The “I” in our University of Virginia Health System ASPIRE value system, which stands for “integrity,” has been on my mind as of late. A few years ago, while at Indiana University School of Medicine, my colleagues and I published an article in Science Translation Medicine (STM), on which I was the senior investigator. I later hired a fellow to reproduce the data in my lab. He was unsuccessful. Simply stated, he was unable to match the success illustrated in the article.
I looked into why this was happening. We discovered that another post-doctorate fellow, the first author on the STM article, had manipulated data. I requested that the institution’s research compliance committee conduct an investigation into possible research fraud. During this investigation, it was discovered that handwritten data did not match the data on the hard drive of an oximeter. This confirmed our suspicion that this post-doctorate fellow had manipulated the data. Because of this incident, the STM article in question will be retracted later this year.

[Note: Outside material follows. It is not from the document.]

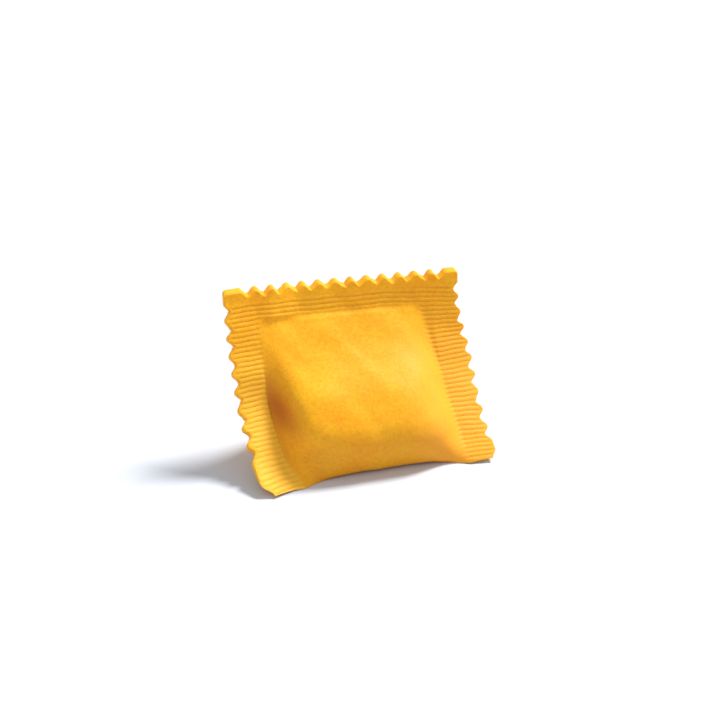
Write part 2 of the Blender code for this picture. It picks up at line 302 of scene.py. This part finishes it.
def back_face(u, v):
    cut_level = BORDER_THICKNESS / math.tan(LOW_SLOPE)
    along = v + cut_level * (1.0 - np.minimum(v / (3.0 * cut_level), 1.0))
    y = np.interp(along, walk, walk_y) + BORDER_THICKNESS * np.sin(border_slope(along))
    z = np.interp(along, walk, walk_z) - BORDER_THICKNESS * np.cos(border_slope(along))
    y, z = raised(u, v, y, np.maximum(z, 0.0))
    middle_y, middle_z = smooth_line(BACK_LINE, v)
    middle_z = np.maximum(middle_z, 0.0)
    share = pocket(u, v, BACK_FULLNESS, BACK_CORNER)
    return placed(u, v, y + share * (middle_y - y), z + share * (middle_z - z))


# The ribs and the skin of the dough: the roller presses fine round ribs into the border, side by side
# across its whole width. They run out on the pocket, just short of the tooth tips and a little below
# the top edge. The skin between is faintly uneven, as raw dough is.
RIB_PITCH = HEIGHT / 42
RIB_HEIGHT = 0.16 * MM
RIB_END = 1.1 * MM
RIB_TOP = 39.8 * MM
RIB_LEAN = 0.09
RIB_WOBBLE = 0.05 * MM
# Width of the painted shade in the crease on the left of the pocket.
CREASE_WIDTH = 0.9 * MM
# Where the painted shade lies: a patch in the dent on the left, and a line along the belly's underside.
FOLD_PLACE = (-16.9 * MM, 17.5 * MM)
FOLD_SIZE = (2.2 * MM, 6.0 * MM)
FOLD_LEAN = 0.15
FOLD_SHADE_SHARE = 0.85
UNDERSIDE_HEIGHT = 1.1 * MM
# The painted light on the ribbed border, fading out towards the top.
LIT_BORDER_SHARE = 0.8
LIT_BORDER_TOP = 34.0 * MM
SKIN_WAVES = ((0.06 * MM, 410.0, 290.0, 0.4), (0.05 * MM, -330.0, 520.0, 2.1), (0.03 * MM, 900.0, 760.0, 1.2))


def outward_normal(surface):
    along_u = np.gradient(surface, axis=1)
    along_v = np.gradient(surface, axis=0)
    normal = np.cross(along_u, along_v)
    return normal / np.linalg.norm(normal, axis=-1, keepdims=True)


def ribbed(u, v, side_cut):
    half = pocket_edge(u, v)
    reach = np.where(u > 0.0, 0.7 + 0.9 * ridge(u, v), 0.4 + 0.7 * ridge(u, v)) * MM
    beside_pocket = eased((np.abs(u) - half + reach) / (1.0 * MM))
    above_pocket = eased((v - POCKET_TOP + 0.8 * MM) / (1.0 * MM))
    from_edge = np.clip((WIDTH / 2 - side_cut - np.abs(u)) / RIB_END, 0.0, 1.0)
    from_top = np.clip((RIB_TOP - v) / RIB_END, 0.0, 1.0)
    return np.maximum(beside_pocket, above_pocket) * eased(from_edge) * eased(from_top)


def ridge(u, v):
    wobble = RIB_WOBBLE * (np.sin(700.0 * u + 310.0 * v) + 0.7 * np.sin(1500.0 * u - 900.0 * v + 1.0))
    along = v + RIB_LEAN * np.maximum(0.0, u - 10.0 * MM) + wobble
    return np.abs(np.sin(math.pi * along / RIB_PITCH)) ** 0.6


# How strong the painted shade in the rib grooves is: weaker towards the lower left, full at the upper right.
def groove_shade_strength(u, v):
    return 0.55 + 0.45 * eased(0.5 + u / WIDTH) * eased(2.0 * v / HEIGHT)


def unevenness(u, v):
    return sum(size * np.sin(a * u + b * v + start + np.sin(0.6 * b * u)) for size, a, b, start in SKIN_WAVES)


# Painted shade in the crease along the left edge of the pocket, between about 8 and 27 mm up.
def crease_shade(u, v):
    half = pocket_edge(u, v)
    beside = np.exp(-(((np.abs(u) - half + 0.5 * CREASE_WIDTH) / CREASE_WIDTH) ** 2)) * (u < 0.0) * (-u < half)
    return 0.6 * beside * eased((27.0 * MM - v) / (10.0 * MM)) * eased(v / (8.0 * MM))


LEVELS = (0.0, 0.03, 0.1, 0.5, 0.9, 0.97, 1.0)
LEVEL_INSETS = (0.2 * MM, 0.06 * MM, 0.0, 0.0, 0.0, 0.06 * MM, 0.2 * MM)
TOP_SLANT = 0.8 * MM
shaped = np.empty_like(places)
for level in range(LAYERS + 1):
    inset_u = u - np.sign(u) * LEVEL_INSETS[level] * near_side**4
    inset_v = v - (LEVEL_INSETS[level] + TOP_SLANT * (1.0 - LEVELS[level])) * near_top**2
    front = front_face(inset_u, inset_v)
    relief = RIB_HEIGHT * ribbed(inset_u, inset_v, side_cut) * (ridge(u, v) - 0.8) + unevenness(u, v)
    front = front + relief[..., None] * outward_normal(front)
    surface = front + (back_face(inset_u, inset_v) - front) * LEVELS[level]
    here = layer == level
    shaped[here] = surface[row[here], column[here]]

low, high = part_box("raviolo")
middle = (shaped.min(axis=0) + shaped.max(axis=0)) / 2
to_place = np.array([(low.x + high.x) / 2 - middle[0], (low.y + high.y) / 2 - middle[1], 0.0])
shaped += to_place
shaped[:, 2] = np.maximum(shaped[:, 2], 0.0)
raviolo.data.vertices.foreach_set("co", shaped.ravel())
raviolo.data.update()

bpy.ops.object.mode_set(mode="EDIT")
bpy.ops.mesh.select_all(action="SELECT")
bpy.ops.mesh.normals_make_consistent(inside=False)
bpy.ops.object.mode_set(mode="OBJECT")
bpy.ops.object.shade_smooth_by_angle(angle=math.radians(38.0))

# Painted shade: the grooves between the ribs are darkened beyond their relief, and the crease on the left of the
# pocket too.
groove_shade_share = np.maximum(ribbed(u, v, side_cut) * (1.0 - ridge(u, v)) * groove_shade_strength(u, v), crease_shade(u, v))
groove_shade = raviolo.data.attributes.new("groove_shade", "FLOAT", "POINT")
groove_shade.data.foreach_set("value", np.where(layer == 0, groove_shade_share[row, column], 0.0))

# Painted light: the ribbed border gets a paler, brighter yellow, strongest low down on the left and weak on the
# right.
lit_border = ribbed(u, v, side_cut)
lit_border_attribute = raviolo.data.attributes.new("lit_border", "FLOAT", "POINT")
lit_border = LIT_BORDER_SHARE * lit_border * eased((LIT_BORDER_TOP - v) / (0.5 * LIT_BORDER_TOP)) * np.where(u > 0.0, 0.2, 1.0)
lit_border_attribute.data.foreach_set("value", np.where(layer == 0, lit_border[row, column], 0.0))
# Painted shade: a red-brown patch in the dent on the left, a dark line along the belly's underside at the ground, a
# darker lower belly, and darker cut faces on the left teeth.
from_fold = ((u - FOLD_PLACE[0] - FOLD_LEAN * (FOLD_PLACE[1] - v)) / FOLD_SIZE[0]) ** 2
from_fold = from_fold + ((v - FOLD_PLACE[1]) / FOLD_SIZE[1]) ** 2
painted_shade = raviolo.data.attributes.new("painted_shade", "FLOAT", "POINT")
painted_shade_share = FOLD_SHADE_SHARE * np.exp(-from_fold) * eased((pocket_edge(u, v) - np.abs(u)) / (0.5 * MM) + 0.5)
under_shade = 0.9 * np.exp(-((v / UNDERSIDE_HEIGHT) ** 2)) * eased((pocket_edge(u, v) - 1.0 * MM - np.abs(u)) / (6.0 * MM))
low_belly_shade = 0.25 * eased((13.0 * MM - v) / (5.0 * MM)) * eased((pocket_edge(u, v) - np.abs(u)) / (6.0 * MM))
rim_shade = 0.45 * near_side**9 * eased(side_cut / SIDE_TOOTH_DEPTH) * (u < 0.0) * eased((v - 8.0 * MM) / (6.0 * MM))
painted_shade_share = np.maximum.reduce([painted_shade_share, under_shade, low_belly_shade, rim_shade])
painted_shade.data.foreach_set("value", np.where(layer == 0, painted_shade_share[row, column], 0.0))

# Painted shade and painted sheen: the sunlit right side of the belly and border is toned down and made paler.
right_shade = raviolo.data.attributes.new("right_shade", "FLOAT", "POINT")
right_shade_share = 0.9 * eased((u - 4.0 * MM) / (12.0 * MM)) * eased((36.0 * MM - v) / (14.0 * MM))
right_shade.data.foreach_set("value", np.where(layer == 0, right_shade_share[row, column], 0.0))

ORANGE_DOUGH = (0.97, 0.44, 0.011, 1.0)
YELLOW_DOUGH = (0.98, 0.50, 0.015, 1.0)
# Painted shade and sheen on the sunlit right side.
RIGHT_SHADE_DOUGH = (0.96, 0.41, 0.028, 1.0)
# Painted shade for the dent, the underside, the lower belly and the left teeth's cut faces.
PAINTED_SHADE_DOUGH = (0.50, 0.12, 0.014, 1.0)
# Painted shade for the rib grooves and the left crease.
GROOVE_SHADE_DOUGH = (0.74, 0.31, 0.015, 1.0)
# Painted light on the ribbed border.
LIT_BORDER_DOUGH = (0.97, 0.54, 0.045, 1.0)
PALE_FLECK = (1.0, 1.0, 1.0, 1.0)
DARK_FLECK = (0.90, 0.78, 0.55, 1.0)
dough = bpy.data.materials.new("egg_dough")
dough.use_nodes = True
nodes, links = dough.node_tree.nodes, dough.node_tree.links
shader = nodes["Principled BSDF"]
shader.inputs["Roughness"].default_value = 0.55
shader.inputs["Specular IOR Level"].default_value = 0.2
shader.inputs["Subsurface Weight"].default_value = 0.15
shader.inputs["Subsurface Radius"].default_value = (1.0, 0.45, 0.12)
shader.inputs["Subsurface Scale"].default_value = 1.2 * MM
dough_place = nodes.new("ShaderNodeTexCoord")


def dough_noise(scale, detail, roughness):
    noise = nodes.new("ShaderNodeTexNoise")
    noise.inputs["Scale"].default_value = scale
    noise.inputs["Detail"].default_value = detail
    noise.inputs["Roughness"].default_value = roughness
    links.new(dough_place.outputs["Object"], noise.inputs["Vector"])
    return noise.outputs["Fac"]


def dough_ramp(value, low, low_colour, high, high_colour):
    ramp = nodes.new("ShaderNodeValToRGB")
    ramp.color_ramp.elements[0].position = low
    ramp.color_ramp.elements[0].color = low_colour
    ramp.color_ramp.elements[1].position = high
    ramp.color_ramp.elements[1].color = high_colour
    links.new(value, ramp.inputs["Fac"])
    return ramp.outputs["Color"]


def dough_mix(blend, factor, first, second):
    mix = nodes.new("ShaderNodeMix")
    mix.data_type = "RGBA"
    mix.blend_type = blend
    links.new(first, mix.inputs[6])
    links.new(second, mix.inputs[7])
    if isinstance(factor, float):
        mix.inputs[0].default_value = factor
    else:
        links.new(factor, mix.inputs[0])
    return mix.outputs[2]


patches = dough_ramp(dough_noise(75.0, 3.0, 0.55), 0.36, ORANGE_DOUGH, 0.62, YELLOW_DOUGH)
flecks = dough_ramp(dough_noise(1300.0, 4.0, 0.75), 0.34, DARK_FLECK, 0.60, PALE_FLECK)
flecked = dough_mix("MULTIPLY", 1.0, patches, flecks)
# The painted shade and sheen of the right side is mixed in.
right_shades = nodes.new("ShaderNodeAttribute")
right_shades.attribute_name = "right_shade"
right_shade_colour = nodes.new("ShaderNodeRGB")
right_shade_colour.outputs[0].default_value = RIGHT_SHADE_DOUGH
right_shaded = dough_mix("MIX", right_shades.outputs["Fac"], flecked, right_shade_colour.outputs[0])
# The painted shade of the rib grooves and the left crease is mixed in.
groove_shades = nodes.new("ShaderNodeAttribute")
groove_shades.attribute_name = "groove_shade"
groove_shade_colour = nodes.new("ShaderNodeRGB")
groove_shade_colour.outputs[0].default_value = GROOVE_SHADE_DOUGH
# The painted light on the ribbed border is mixed in.
lit_borders = nodes.new("ShaderNodeAttribute")
lit_borders.attribute_name = "lit_border"
lit_border_colour = nodes.new("ShaderNodeRGB")
lit_border_colour.outputs[0].default_value = LIT_BORDER_DOUGH
lit_bordered = dough_mix("MIX", lit_borders.outputs["Fac"], right_shaded, lit_border_colour.outputs[0])
groove_shaded = dough_mix("MIX", groove_shades.outputs["Fac"], lit_bordered, groove_shade_colour.outputs[0])
# The painted shade of the dent, the underside, the lower belly and the left cut faces is mixed in last.
painted_shades = nodes.new("ShaderNodeAttribute")
painted_shades.attribute_name = "painted_shade"
painted_shade_colour = nodes.new("ShaderNodeRGB")
painted_shade_colour.outputs[0].default_value = PAINTED_SHADE_DOUGH
links.new(dough_mix("MIX", painted_shades.outputs["Fac"], groove_shaded, painted_shade_colour.outputs[0]), shader.inputs["Base Color"])
grain = nodes.new("ShaderNodeBump")
grain.inputs["Strength"].default_value = 0.8
grain.inputs["Distance"].default_value = 0.08 * MM
links.new(dough_noise(1900.0, 3.0, 0.6), grain.inputs["Height"])
links.new(grain.outputs["Normal"], shader.inputs["Normal"])
raviolo.data.materials.clear()
raviolo.data.materials.append(dough)

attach(raviolo, "root")
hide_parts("raviolo")

# The table top: a plain white sheet that the raviolo lies on.
FLOOR_SIZE = 6.0
bpy.ops.object.select_all(action="DESELECT")
bpy.ops.mesh.primitive_plane_add(size=FLOOR_SIZE, location=(0.0, 0.0, -0.05 * MM))
floor = bpy.context.object
floor.name = "white_table"
paper = bpy.data.materials.new("white_paper")
paper.use_nodes = True
paper.node_tree.nodes["Principled BSDF"].inputs["Base Color"].default_value = (0.63, 0.66, 0.71, 1.0)
paper.node_tree.nodes["Principled BSDF"].inputs["Roughness"].default_value = 0.9
paper.node_tree.nodes["Principled BSDF"].inputs["Specular IOR Level"].default_value = 0.0
floor.data.materials.append(paper)

# The light: a broad soft lamp from the right and a little behind, and white walls all round.
SUN_STRENGTH = 4.1
SUN_WIDTH = math.radians(14.0)
WALL_STRENGTH = 0.64
to_light = Vector((0.68, 0.30, 1.0)).normalized()
bpy.ops.object.light_add(type="SUN", location=to_light)
key = bpy.context.object
key.name = "key_light"
key.data.energy = SUN_STRENGTH
key.data.angle = SUN_WIDTH
key.rotation_euler = to_light.to_track_quat("Z", "Y").to_euler()
world = bpy.data.worlds.new("white_room")
world.use_nodes = True
world.node_tree.nodes["Background"].inputs["Color"].default_value = (0.96, 0.97, 1.0, 1.0)
world.node_tree.nodes["Background"].inputs["Strength"].default_value = WALL_STRENGTH
bpy.context.scene.world = world
bpy.context.scene.view_settings.view_transform = "Standard"

# The camera looks a little down on the shown face, from its left.
AZIMUTH = math.radians(-15.0)
ELEVATION = math.radians(28.0)
DISTANCE = 0.360
LENS = 87.5
back_way = Vector((
    math.sin(AZIMUTH) * math.cos(ELEVATION),
    -math.cos(AZIMUTH) * math.cos(ELEVATION),
    math.sin(ELEVATION),
))
right_way = Vector((math.cos(AZIMUTH), math.sin(AZIMUTH), 0.0))
up_way = back_way.cross(right_way)
aim = Vector(to_place) + Vector((0.0, 10.0 * MM, 15.0 * MM)) + up_way * 5.30 * MM - right_way * 0.29 * MM
bpy.ops.object.camera_add(location=aim + back_way * DISTANCE)
camera = bpy.context.object
camera.rotation_euler = back_way.to_track_quat("Z", "Y").to_euler()
camera.data.lens = LENS
camera.data.clip_start = 0.01
bpy.context.scene.camera = camera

The point: integrity matters.
Science requires open and clean data. This is one of the reasons why our collaboration with AstraZeneca has been so successful — in the lab, our teams work side-by-side with their teams. Additionally, because data requires integrity, I’ve asked Peggy Shupnik, PhD, Senior Associate Dean for Research, to explore how we can help our faculty ensure that what happened to me does not happen to you. As part of an ongoing discussion, we will be exploring options to increase openness, integrity, and reproducibility of research.
Please learn from my experience. As a biomedical enterprise, it is incumbent upon all of us to closely monitor the data we generate. Discovery is not discovery if the data is fiction. I ask all of you to be aware of what is happening in our labs.
While all of the letters in our ASPIRE acronym are important, none of them are worthwhile without the “I” of integrity.